With Martin Luther King Jr. Day a federal holiday and no school in session, Kaylin Moody had a pretty good idea what she would have been doing under normal circumstances:
“I’d probably be at home watching Netflix,” Kaylin, 17, a junior at Surry Central High, said of the popular Internet streaming service for movies and television shows.
Instead on Monday, Kaylin was joining 26 other students from five local high schools for a day-long Rotary Youth Peace Conference which included performing various tasks at the Helping Hands Foundation facility on Rockford Street in Mount Airy.
Helping Hands, an organization located in the former Shepherd’s House homeless shelter which offers food, clothing and other items to those in need, was a beehive of activity Monday as students divided into six different groups and adult volunteers worked throughout.
They sorted clothing, organized the food pantry, tackled cleaning and other maintenance chores, filled bags with toiletries and more.
In the case of Kaylin Moody, she was working with a group of students building flower beds for planting varieties including pansies waiting in pots nearby.
“I’m definitely more productive doing what I’m doing right now,” the Surry Central student said in weighing that involvement against sitting at home.
The choice of observing a normal holiday rather than participating in community service wasn’t that difficult.
“I was actually just really excited to get to come out and organize everything for people who need it,” Kaylin said of the clientele served by the Helping Hands facility.
Which was the entire point of Monday’s Rotary Youth Peace Conference, an idea conceived by Dr. Phillip Brown, deputy superintendent of Mount Airy City Schools, who also is the president of the Rotary Club of Mount Airy.
“Instead of a day off, we have a day on,” Brown explained while pitching in to help during the first-of-its kind day of activities locally for which Polly Long, workforce initiative coordinator of city schools, was a key organizer.
This mirrored the existence of MLK Day as the only federal holiday designated as a National Day of Service to encourage all Americans to volunteer to improve their communities.
“As we approach Martin Luther King’s birthday,” Long had stated in announcing Monday’s event here, “it is important to remember that Martin Luther King said that ‘everyone can be great because anyone can serve.’”
Using Martin Luther King Day as a time of volunteer service is a way to honor his legacy and continue King’s work for social justice and equality, she added. The overall goal is making a positive difference in the world by playing a role in building a better future for everyone.
“A blessing” for Helping Hands
This took shape Monday by assembling Interact Club members from five local high schools including Mount Airy, North Surry, East Surry, Surry Central and Surry Early College High School for the Helping Hands community service project.
Interact Clubs are a youth branch of the Rotary organization which invites students between the ages 12 and 18 to take advantage of opportunities to develop leadership skills and international understanding while also focusing on the Rotary motto “service above self.”
And this didn’t involve makework Monday — but tangible efforts that really made a difference.
“It’s a blessing,” Helping Hands Director of Operations Blanca Mares said as she watched the youths work.
Mares explained that since Helping Hands occupied the former Shepherd’s House location just a few months ago, there had been little time to get its food and other contents properly arranged in a clean, orderly setting — which the students accomplished Monday.
The youths did so even though it would have been easy to choose the alternative of enjoying a day away from classes without breaking a sweat.
“I just want the community to know that kids who instead of staying at home and playing video games will be involved in a service project,” Long had said last week when first announcing the program.
“This is a day of service and we’re taking it seriously,” Long added Monday while standing outside the Helping Hands building.
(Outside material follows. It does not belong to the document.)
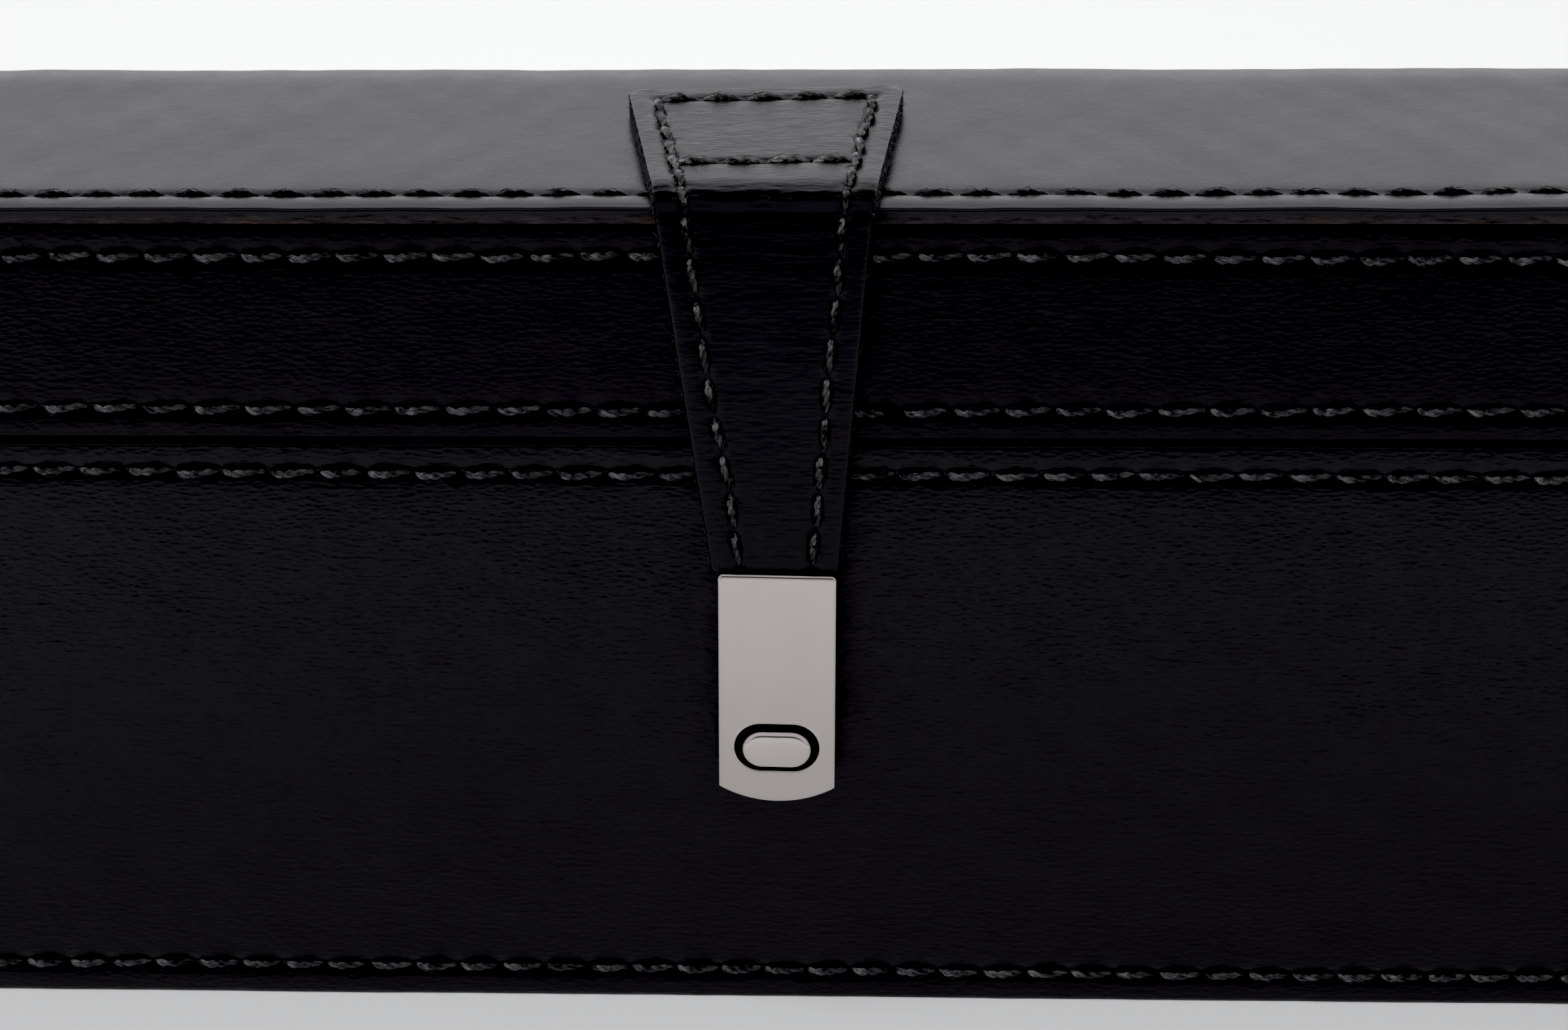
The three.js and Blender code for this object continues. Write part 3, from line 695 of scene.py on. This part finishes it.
fold_front = anchor_low[1]
strap_top = anchor_high[2]
strap_face = hang_low[1]
hang_start = hang_high[2]
thickness = strap_top - anchor_low[2]
outer_layer = 1.6
half_back = (anchor_high[0] - anchor_low[0]) / 2
half_fold = (hang_high[0] - hang_low[0]) / 2
half_clasp = 17.7 / 2
end_row = 0.4  # the long seams end this far above the strap's foot
fold_start = fold_front + 1.4
top_run = anchor_high[1] - fold_start
fold_across = fold_start - strap_face
fold_down = strap_top - hang_start
plate_top = plate_high[2] - 0.3  # the visible plate's top edge, and the end of the strap's lining
FOLD_STEPS = 26
FOLD_CREST = 0.1  # the leather lifts a little before it turns down
FOLD_LEAN = 0.8  # and hangs slightly forward as it comes off the edge
FOLD_CREASES = ((3.4, 0.05), (6.2, 0.08), (8.8, 0.08), (12.5, 0.07), (17.5, 0.06), (27, 0.05))
EDGE_ROWS = 4  # rows of points down a cut edge
END_ROUND = 2.6  # radius of the strap's back corners


def strap_stations(low_end):
    """y, z, normal and distance along, down the strap's outer face from its back end to low_end."""
    flat = np.concatenate([[0, 0.15, 0.4, 0.8], np.arange(1.4, top_run - 0.3, 0.75)])
    turn = np.linspace(0, math.pi / 2, FOLD_STEPS + 1)
    foot = [low_end + 0.5, low_end + 0.15, low_end]
    hang = np.concatenate([np.arange(hang_start - 0.6, low_end + 0.9, -0.8), foot])
    fold = fold_start - fold_across * np.sin(turn)
    y = np.concatenate([anchor_high[1] - flat, fold, np.full(len(hang), strap_face)])
    z = np.concatenate([np.full(len(flat), strap_top), hang_start + fold_down * np.cos(turn), hang])
    z = z + FOLD_CREST * np.exp(-(((y - fold_start) / 4.0) ** 2))
    past_edge = np.clip((fold_start - y) / fold_across, 0, 1)
    y = y + FOLD_LEAN * np.clip(1 - (hang_start - z) / 24, 0, 1) ** 2 * past_edge
    along = np.gradient(np.stack([y, z], -1), axis=0)
    along /= np.linalg.norm(along, axis=1)[:, None]
    normals = np.stack([along[:, 1], -along[:, 0]], -1)
    steps = np.hypot(np.diff(y), np.diff(z))
    return y, z, normals, np.concatenate([[0], np.cumsum(steps)])


fold_distance = anchor_high[1] - fold_front + 3.5
outer_end = plate_high[2] - 0.15
strap_length = strap_stations(outer_end)[3][-1]
front_length = strap_length - fold_distance


def half_width(distance):
    if distance < fold_distance:
        return half_back + (half_fold - half_back) * distance / fold_distance
    return half_fold + (half_clasp - half_fold) * (distance - fold_distance) / front_length


def strap_point(distance, x, sink, stations):
    """A point of the strap: distance along, x across, sink below its outer face. Also its normal."""
    ys, zs, normals, marks = stations
    y, z, ahead, up = (np.interp(distance, marks, values) for values in (ys, zs, *normals.T))
    normal = np.array([0, ahead, up]) / math.hypot(ahead, up)
    return skewed(np.array([x, y, z]) - normal * sink), normal


def skewed(point):
    """The strap's flat part lies slightly turned on the lid."""
    point = np.array(point, float)
    point[0] -= STRAP_LEAN * np.clip((point[2] - plate_high[2]) / (hang_start - plate_high[2]), 0, 1)
    behind = point[1] - fold_front
    share = np.clip((behind + 3) / 8, 0, 1)
    angle = STRAP_SKEW * share * share * (3 - 2 * share)
    x, y = point[0], behind
    point[0] = x * math.cos(angle) - y * math.sin(angle)
    point[1] = fold_front + x * math.sin(angle) + y * math.cos(angle)
    return point


STRAP_INSET = 3.9
STRAP_PITCH, CROSS_PITCH = 5.95, 5.9
BOX_BACK, BOX_FRONT = 4.4, 30.0  # how far from the strap's back end the cross rows lie


def strap_seams():
    """Hole lists in (distance along, x): two long rows and the two rows that close the box."""
    seams = []
    for side in (-1, 1):
        count = round((strap_length - BOX_BACK) / STRAP_PITCH)
        steps = np.linspace(BOX_BACK, strap_length - end_row, count + 1)
        jitter = dice.normal(0, 0.15, len(steps))
        seams.append([(s, side * (half_width(s) - STRAP_INSET) + j) for s, j in zip(steps, jitter)])
    for distance in (BOX_BACK, BOX_FRONT):
        reach = half_width(distance) - STRAP_INSET
        count = round(2 * reach / CROSS_PITCH)
        seams.append([(distance + dice.normal(0, 0.12), x) for x in np.linspace(-reach, reach, count + 1)])
    return seams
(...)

She mentioned that next year on Martin Luther King Jr. Day, plans called for Rotary Club members to be engaged in a similar service project.
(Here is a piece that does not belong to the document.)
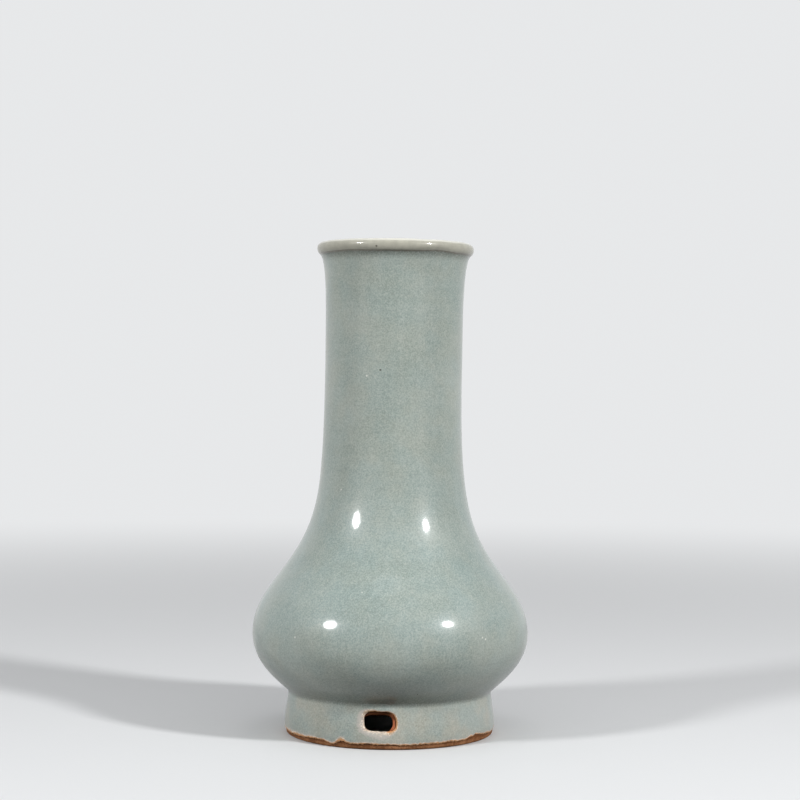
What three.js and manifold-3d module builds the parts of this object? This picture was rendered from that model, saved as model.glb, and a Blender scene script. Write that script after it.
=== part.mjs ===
// A long-necked celadon vase with a low, turnip-shaped belly and a pierced foot ring.
// The stoneware is thrown in four sections, luted end to end with slip, and covered by three coats of glaze.
// Millimetres, +Z up, origin at the centre of the circle on which the foot stands, front slot on -Y.
import * as THREE from "three";
import { mergeVertices } from "three/addons/utils/BufferGeometryUtils.js";
import Module from "manifold-3d";

const wasm = await Module();
wasm.setup();

// Outside of the glaze, from the ground up
const totalHeight = 210;
const footRadius = 45.1; // widest part of the foot, just over its bare edge
const footWidestHeight = 3.6;
const creaseRadius = 43.6; // where foot and belly meet
const creaseHeight = 18.1;
const creaseSlope = 41.5; // degrees
const bellyRadius = 59.2;
const bellyHeight = 42.4;
const shoulderRadius = 42.9; // the outline turns from convex to hollow here
const shoulderHeight = 74.7;
const shoulderSlope = 56.4; // degrees
const waistRadius = 29.5; // slimmest part of the neck
const waistHeight = 155.9;
const lipRadius = 33.75;
const lipDepth = 4.6; // from the rolled lip's crest to its lower edge
const lipTopRound = 3.1;
const lipLowerRound = 1.4;
const lipLowerReach = 1.6; // lower edge of the lip, in from its outermost line
const crestReach = 3.1; // crest of the lip, in from its outermost line
const flareSlope = 44.5; // degrees, of the neck where it meets the lip
const flareDepth = 15; // how far down the inside of the mouth widens

// How far each curve holds its direction at its two ends
const undersideHold = [9.9, 11];
const domeHold = [12.7, 12.1];
const neckHold = [19.8, 51.8];
const flareHold = [27.2, 3.6];

// Walls and coats
const glazeThickness = 0.9;
const bondGap = 0.3; // line between clay and glaze
const clayThickness = 3.4; // wall of belly and neck
const floorThickness = 5;
const floorRadius = 31; // flat part of the floor inside
const floorCornerHeight = 7;

// Foot ring, measured on the clay
const footWallThickness = 4.6;
const footTopHeight = 16.7;
const footInnerTaper = 1; // how much narrower the foot's hollow is at its top
const bareHeight = 1.9; // edge left unglazed
const bareReach = 0.75; // how far the bare edge stands out under the glaze
const bareBevel = 1;
const wellGlazeHeight = 3; // the glaze in the hollow stops at this height

// Cord slots through the foot, one at the front and one at the back
const slotWidth = 12;
const slotHeight = 6.4;
const slotCentreHeight = 10.1;
const slotCornerRadius = 2.6;
const slotGlazeMargin = 1; // glaze draws back this far round a slot, and further over it
const slotGlazeRise = 1;

// Seams between the thrown sections, filled with slip
const bellySeamHeight = 34.9;
const neckSeamHeight = 99;
const slipThickness = 0.6;
const seamBevelDepth = 1.5; // bevel on the inside edges of a seam
const seamBevelHeight = 1.6;

// The neck leans a little to +X
const neckLean = THREE.MathUtils.degToRad(0.52);
const leanStart = 66;
const leanRamp = 30;

// Facets
const turns = 36;
const footSteps = 4;
const undersideSteps = 5;
const domeSteps = 5;
const neckSteps = 7;
const flareSteps = 4;
const roundSteps = 3;

const point = (radius, height) => new THREE.Vector2(radius, height);

// Direction in the section plane, in degrees above the outward horizontal
function heading(degrees) {
  const angle = THREE.MathUtils.degToRad(degrees);
  return point(Math.cos(angle), Math.sin(angle));
}

// A cubic from one point to another, leaving and arriving along two headings
function sweep(start, startHeading, startHold, end, endHeading, endHold, steps) {
  const leave = start.clone().addScaledVector(heading(startHeading), startHold);
  const arrive = end.clone().addScaledVector(heading(endHeading), -endHold);
  return new THREE.CubicBezierCurve(start, leave, arrive, end).getPoints(steps);
}

// A round of a given radius, between two headings from its centre
function round(centre, radius, fromDegrees, toDegrees) {
  const turn = (toDegrees - fromDegrees) / roundSteps;
  const steps = [...Array(roundSteps + 1).keys()];
  return steps.map((i) => centre.clone().addScaledVector(heading(fromDegrees + turn * i), radius));
}

// Runs joined into one line, without repeated points
function join(...runs) {
  const line = [];
  for (const p of runs.flat()) {
    if (!line.length || line.at(-1).distanceTo(p) > 0.02) line.push(p);
  }
  return line;
}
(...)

“We’re hoping to keep doing it until we have the whole community (involved), Long said.
“It’s only the beginning — but at least it’s a start,” she observed regarding the Rotary Youth Peace Conference.
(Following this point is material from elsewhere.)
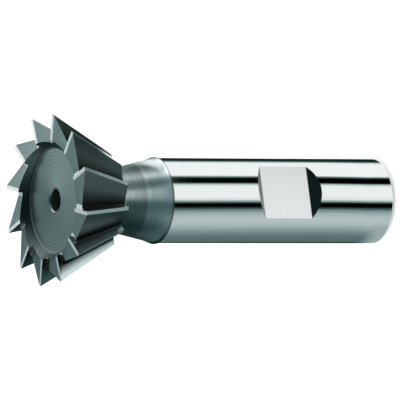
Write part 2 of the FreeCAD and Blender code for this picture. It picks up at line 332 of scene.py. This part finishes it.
# Below this height the neck's colour is lighter, with a short change at the band's edge.
LIGHT_BAND_TOP = 53.4
LIGHT_BAND_EDGE = 0.4
# Painted shade darkens the neck's colour at the collar's edge and fades out over this width above the
# shank's top.
COLLAR_SHADE_WIDTH = 0.35

neck_corner = Vector((NECK_ROOT_RADIUS, HEAD_BACK))
neck_down = (Vector((SHOULDER_RADIUS, SHOULDER_TOP)) - neck_corner).normalized()
neck_half = neck_down.angle(Vector((1, 0))) / 2
neck_setback = NECK_FILLET / math.tan(neck_half)
BACK_INNER_RADIUS = NECK_ROOT_RADIUS + neck_setback

# The last point only gives the fillet its direction, and is dropped again.
neck_outline = rounded([
    (0, SHANK_TOP - COLLAR_EDGE),
    (SHANK_RADIUS, SHANK_TOP - COLLAR_EDGE),
    (COLLAR_RADIUS, SHANK_TOP),
    (SHOULDER_RADIUS, SHOULDER_TOP),
    (NECK_ROOT_RADIUS, HEAD_BACK),
    (BACK_INNER_RADIUS + NECK_FILLET / 2, HEAD_BACK),
], (4,), NECK_FILLET, steps=8)[:-1]
spigot = [(BACK_INNER_RADIUS, HEAD_BACK + NECK_SPIGOT), (0, HEAD_BACK + NECK_SPIGOT)]
neck = turned("neck", neck_outline + spigot)
smooth(neck, degrees=12)

turned_steel = SteelFinish("turned_steel", (0.55, 0.62, 0.62))
tool_rings = turned_steel.noise((30, 30, 5000), 2.0)
ring_bands = turned_steel.noise((20, 20, 900), 2.0)
neck_height = turned_steel.split()[2]
lighter_low_band = turned_steel.clamp((LIGHT_BAND_TOP - neck_height) / LIGHT_BAND_EDGE)
# Painted shade: the neck's colour is darkest at the collar and clears over a short width above it.
collar_shade_fade = turned_steel.clamp((neck_height - SHANK_TOP) / COLLAR_SHADE_WIDTH)
ring_tint = 0.58 + tool_rings * 0.22 + ring_bands * 0.2 + lighter_low_band * 0.38
turned_steel.tint(ring_tint * (0.2 + collar_shade_fade * 0.8))
turned_steel.feed("Roughness", 0.15 + tool_rings * 0.1)
turned_steel.relief(tool_rings, 0.000008)
neck.data.materials.append(turned_steel.material)
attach(neck, "root")
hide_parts("dovetail_cutter")

# Head.
# The head is one with the neck: a 60 degree dovetail cone with twelve teeth. Each tooth
# has a ground land along its cone edge and another along its end edge; the flutes are
# milled, the end gashes are ground in with a small wheel, and the end face is recessed.

TOTAL = 71.0
HEAD_LENGTH = 12.7
TIP_RADIUS = 16.25
CONE = math.tan(math.radians(30))
TEETH = 12
PITCH = math.radians(360 / TEETH)
PHASE = math.radians(7.5)
RELIEF = math.tan(math.radians(4))
CONE_LAND = 0.62
END_LAND = 0.7
GULLET_RADIUS = 12.85
GULLET_SLOPE = math.tan(math.radians(23.8))
GULLET_NOSE = 0.6
GASH_SLOPE = math.tan(math.radians(8.7))
GASH_NOSE = 0.75
RECESS_MOUTH = 11.3
RECESS_FLOOR = 9.9
RECESS_DEPTH = 1.8
RECESS_COVE = 0.8
HOLE_RADIUS = 2.1
HOLE_CHAMFER = 0.25
HOLE_DEPTH = 8.0
DRILL_POINT = math.tan(math.radians(59))
RIM_STEPS = 24
ARC_STEPS = 6
COVE_STEPS = 5
SAME_POINT = 0.002
WELD_DISTANCE = 0.004
SETTLING_ROUNDS = 30
HALVINGS = 40

# One tooth space is worked out between two rake faces, in coordinates (x, y, depth) with
# x along the rake face of the tooth behind and depth measured down from the end plane.
pitch_cos, pitch_sin = math.cos(PITCH), math.sin(PITCH)
gash_start = END_LAND * (1 - RELIEF / GASH_SLOPE)
nose_slope = GASH_SLOPE * pitch_sin
nose_zero = (GASH_NOSE * pitch_cos + gash_start) / pitch_sin
wall_slope = (RECESS_MOUTH - RECESS_FLOOR) / RECESS_DEPTH
gullet = Vector((GULLET_RADIUS, 0))
edge_far = TIP_RADIUS - RELIEF * CONE_LAND
land_edge = Vector((
    edge_far * pitch_cos + CONE_LAND * pitch_sin,
    edge_far * pitch_sin - CONE_LAND * pitch_cos,
))
back_way = (land_edge - gullet).normalized()
back_angle = math.atan2(back_way.y, back_way.x)
nose_setback = GULLET_NOSE / math.tan(back_angle / 2)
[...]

“We think this is a very important thing for our students.”
Emphasis on peace
Monday’s conference activities included the Interact students meeting at 9 a.m. in the Blue Bear Cafe on the campus of Mount Airy High School to plan the day.
As the name of the conference implies, peace was an important component of the gathering, with student engagement circles that focused on what is known as the Eight Pillars of Positive Peace included. These were led by Brown and Will Pfitzner.
The Eight Pillars of Peace reflect what is needed to create a peaceful society, such as a well-functioning government, a sound business environment and the free flow of information.
After finishing work at Helping Hands on Rockford Street Monday afternoon, the group walked to the nearby Municipal Building, where City Manager Stan Farmer talked to them about how a well-functioning government contributes to positive peace in the community.
“Isn’t this the greatest Martin Luther King celebration?” Long said at one point.